Ne pas se laisser désarçonner par les aberrations de Moscou
Pour le magazine The Times, la meilleure stratégie consiste pour l'Occident à ignorer purement et simplement les revendications de Poutine :
«Il peut exiger la poursuite de la démilitarisation des pays voisins, voire l'arrêt de toute activité militaire, ou encore le retrait de Pologne et des pays baltes des forces de l'OTAN, dont la présence n'est pourtant que symbolique. ... Il est absurde de la part de la Russie de présenter comme une menace ces chétives forces [de l'OTAN]. L'image d'encerclement est d'autant plus absurde qu'un seizième seulement de la frontière terrestre de la Russie borde des pays de l'OTAN. Nous ferions mieux de dire à Poutine que ces revendications sont absurdes au lieu de réfléchir entre nous à la façon de calmer son jeu.»
Le Kremlin ne peut revendiquer une zone d'influence
Süddeutsche Zeitung juge les exigences de Moscou inacceptables :
«Il ne pourra jamais y avoir une telle garantie. Celle-ci reviendrait à partager l'Europe en zones d'influence, ce qui marquerait de facto le retour du continent à l'époque de la guerre froide. Tous les Etats situés à la périphérie de la Russie perdraient le droit souverain de décider de leurs alliances politiques. L'Ukraine est pourtant aussi libre que les Etats baltes. Ces pays choisissent eux-mêmes leurs partenaires d'alliance et ne se soumettent pas au diktat du Kremlin. La seconde allégation, selon laquelle l'Occident empièterait sur les plate-bandes de la Russie, est tout aussi infondée. Les Etats d'Europe centrale sont devenus membres de l'OTAN, voire de l'UE, de leur propre gré, de façon souveraine. Personne ne les y a contraints.»
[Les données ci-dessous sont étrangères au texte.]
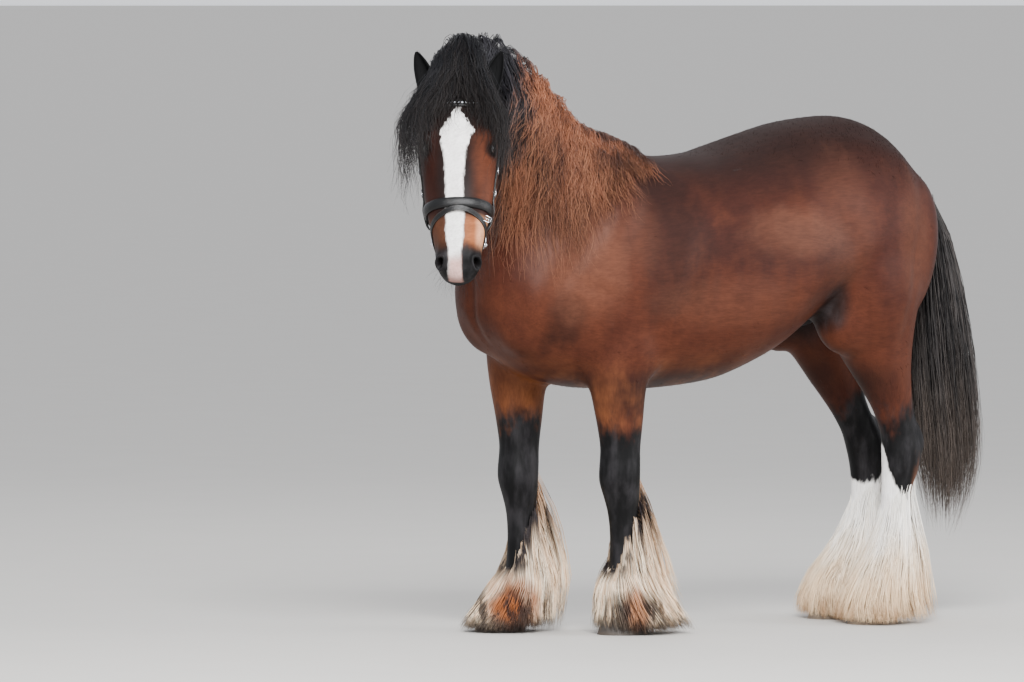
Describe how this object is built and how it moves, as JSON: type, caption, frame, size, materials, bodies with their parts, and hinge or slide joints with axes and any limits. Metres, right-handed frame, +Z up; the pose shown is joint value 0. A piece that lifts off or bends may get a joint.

Un démantèlement de l'ordre mondial
Moscou continuera de formuler des exigences, prédit Rzeczpospolita :
«Appartient-il au Kremlin de décider de ce que l'Occident peut faire ou ne pas faire ? Voilà l'enjeu aujourd'hui. La question de l'Ukraine est purement formelle. ... Le Kremlin décidera ensuite des troupes qui pourront être stationnées dans les Etats baltes ou en Pologne. Peut-être demandera-t-il aussi que le territoire de Kaliningrad ne soit plus autant isolé du reste de la Russie. Et ainsi de suite. Ce processus est inexorable. C'est la logique de l'empire oriental, qui détruit pierre après pierre l'ordre mondial actuel.»
La Russie veut être traitée d'égal à égal
Ekho Moskvy explique ce que, selon lui, le Kremlin cherche à obtenir :
«Moscou désire qu'on l'écoute et qu'on la traite sur un pied d'égalité. C'est pourquoi elle ne cesse de surenchérir et de jeter de l'huile sur le feu. Elle ne se contentera pas d'une rencontre Lavrov-Blinken, ni d'une médiation américaine [entre la Russie et l'Ukraine]. Il faudra d'abord parler avec le patron de Blinken. ... A ce moment-là et pas avant, pourront commencer les marchandages autour des gazoducs et des sanctions, et de certains points moins importants pour les Etats-Unis et l'Occident.»
Un regain de tensions serait désastreux
The Times évoque ce qui pourrait se produire désormais :
«Il faut que l'Ouest brave les menaces russes, incite Moscou à réduire les tensions, relance les accords de Minsk - au point mort actuellement - et propose à Lavrov, diplomate chevronné et pragmatique, une raison acceptable de calmer le jeu et un nouveau pacte sécuritaire qui puisse être pris au sérieux. Plus de 14 000 personnes ont été tuées ces sept dernières années dans les combats en Ukraine. ... Ce conflit ne se déroule pas à l'autre bout du monde ; il s'agit d'une déflagration européenne, qui pourrait amorcer une surenchère militaire désastreuse, à moins que les parties ne prennent la mesure des dangers et s'activent pour les contenir.»
L'Ukraine est plus forte que jamais
La Russie devra y réfléchir à deux fois avant d'attaquer l'Ukraine, fait valoir Latvijas avīze :
«Même si l'on n'entend rien aux affaires militaires, un petit passage en revue des troupes ukrainiennes suffit pour comprendre que les agresseurs potentiels n'auront pas la tâche facile. La guerre dure depuis près de huit ans déjà, et ces années ont été mises à profit. Les formations ukrainiennes sont dirigées par des colonels chevronnés, épaulés par des centaines d'officiers tout aussi expérimentés. L'approvisionnement de l'armée s'est par ailleurs nettement amélioré. ... Dans l'hypothèse d'une attaque, la vaste quantité de cercueils que la Russie devrait ramener au pays pourrait poser problème au Kremlin - ce qui devrait calmer ses ardeurs.»